Task objective – Copy all the material below, exactly as it stands.

Data –
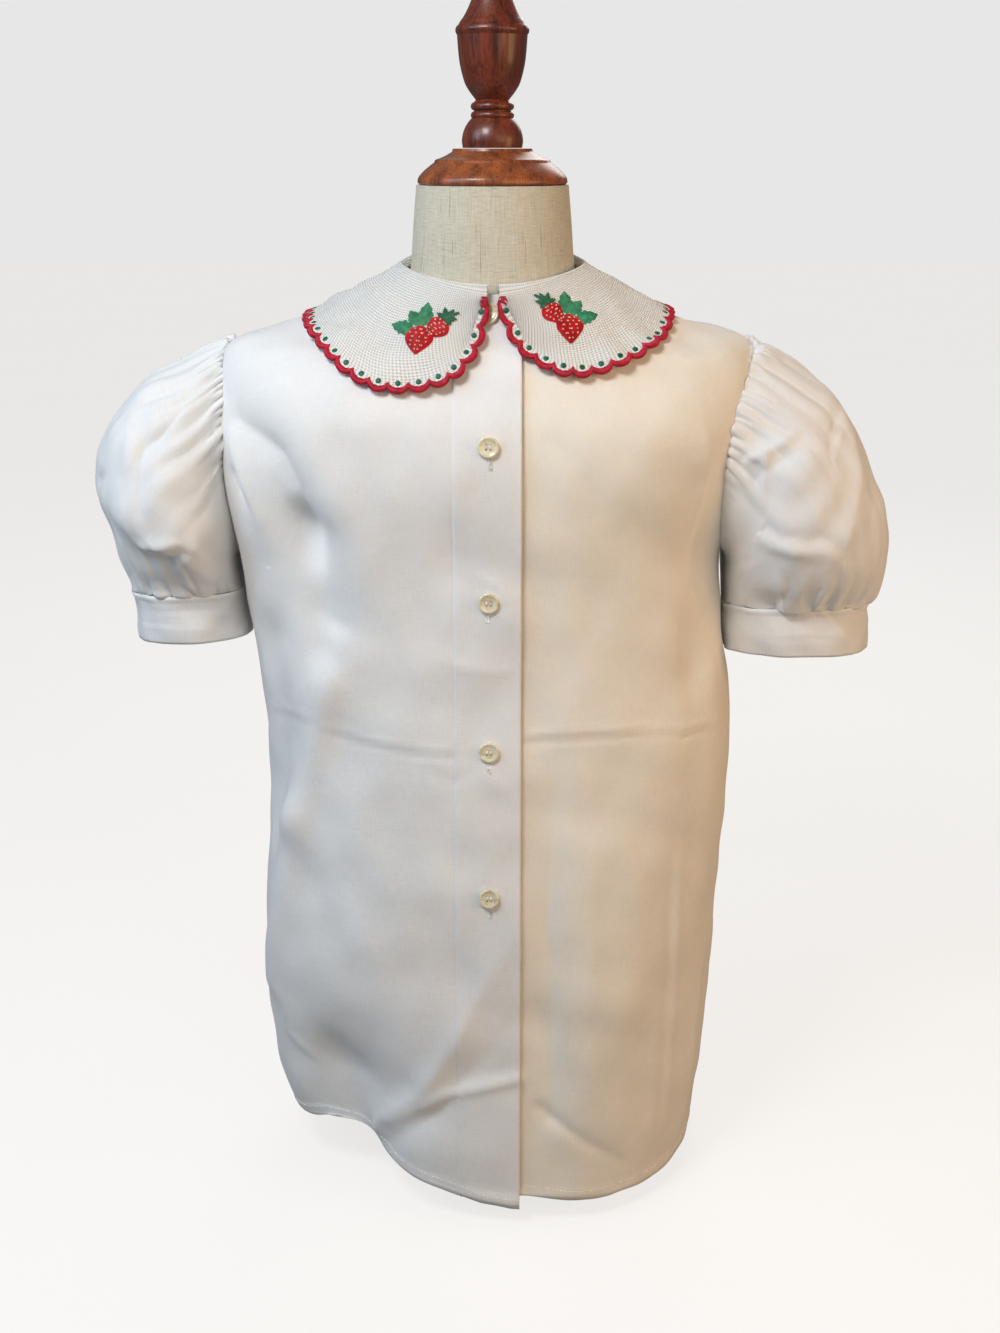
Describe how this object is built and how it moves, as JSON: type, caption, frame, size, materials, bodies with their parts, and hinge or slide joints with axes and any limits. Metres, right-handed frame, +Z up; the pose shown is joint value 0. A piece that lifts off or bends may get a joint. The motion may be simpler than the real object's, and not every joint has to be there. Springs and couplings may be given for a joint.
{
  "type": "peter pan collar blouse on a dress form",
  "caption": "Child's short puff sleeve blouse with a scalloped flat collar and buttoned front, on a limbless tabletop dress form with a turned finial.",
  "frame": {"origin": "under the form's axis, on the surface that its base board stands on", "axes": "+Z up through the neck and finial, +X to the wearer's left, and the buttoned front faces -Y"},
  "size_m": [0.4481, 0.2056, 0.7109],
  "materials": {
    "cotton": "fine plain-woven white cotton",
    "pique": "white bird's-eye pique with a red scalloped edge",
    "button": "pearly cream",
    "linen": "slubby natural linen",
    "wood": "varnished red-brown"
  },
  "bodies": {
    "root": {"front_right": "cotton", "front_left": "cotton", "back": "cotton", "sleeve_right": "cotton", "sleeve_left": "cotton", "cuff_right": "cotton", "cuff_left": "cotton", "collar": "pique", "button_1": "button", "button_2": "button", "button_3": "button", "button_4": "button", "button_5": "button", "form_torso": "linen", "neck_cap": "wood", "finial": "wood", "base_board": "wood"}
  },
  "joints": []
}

Solution to this problem –
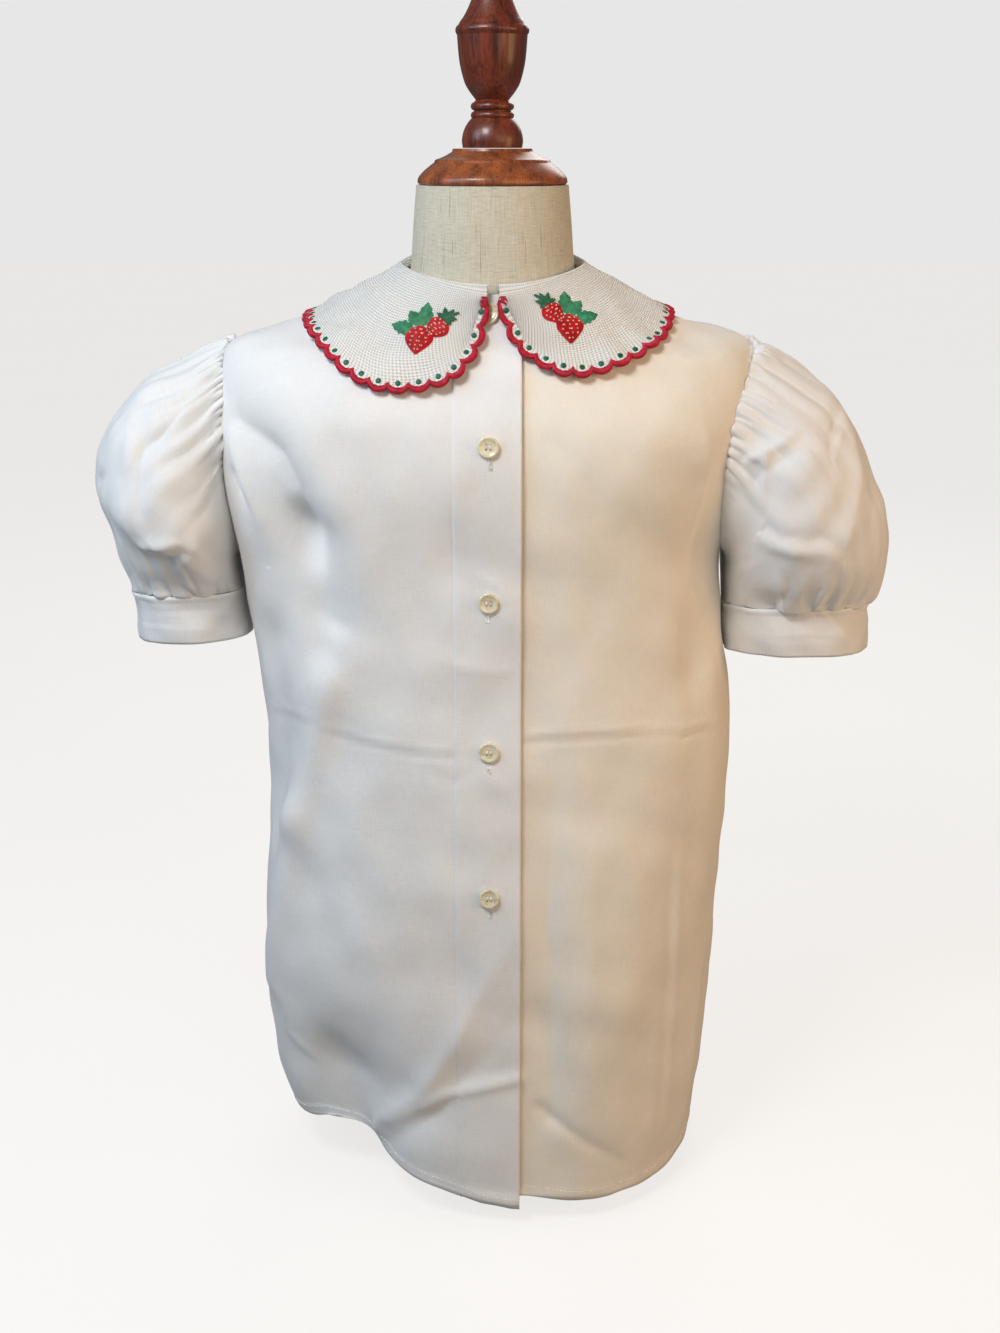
Describe how this object is built and how it moves, as JSON: type, caption, frame, size, materials, bodies with their parts, and hinge or slide joints with axes and any limits. Metres, right-handed frame, +Z up; the pose shown is joint value 0. A piece that lifts off or bends may get a joint. The motion may be simpler than the real object's, and not every joint has to be there. Springs and couplings may be given for a joint.
{
  "type": "peter pan collar blouse on a dress form",
  "caption": "Child's short puff sleeve blouse with a scalloped flat collar and buttoned front, on a limbless tabletop dress form with a turned finial.",
  "frame": {"origin": "under the form's axis, on the surface that its base board stands on", "axes": "+Z up through the neck and finial, +X to the wearer's left, and the buttoned front faces -Y"},
  "size_m": [0.4481, 0.2056, 0.7109],
  "materials": {
    "cotton": "fine plain-woven white cotton",
    "pique": "white bird's-eye pique with a red scalloped edge",
    "button": "pearly cream",
    "linen": "slubby natural linen",
    "wood": "varnished red-brown"
  },
  "bodies": {
    "root": {"front_right": "cotton", "front_left": "cotton", "back": "cotton", "sleeve_right": "cotton", "sleeve_left": "cotton", "cuff_right": "cotton", "cuff_left": "cotton", "collar": "pique", "button_1": "button", "button_2": "button", "button_3": "button", "button_4": "button", "button_5": "button", "form_torso": "linen", "neck_cap": "wood", "finial": "wood", "base_board": "wood"}
  },
  "joints": []
}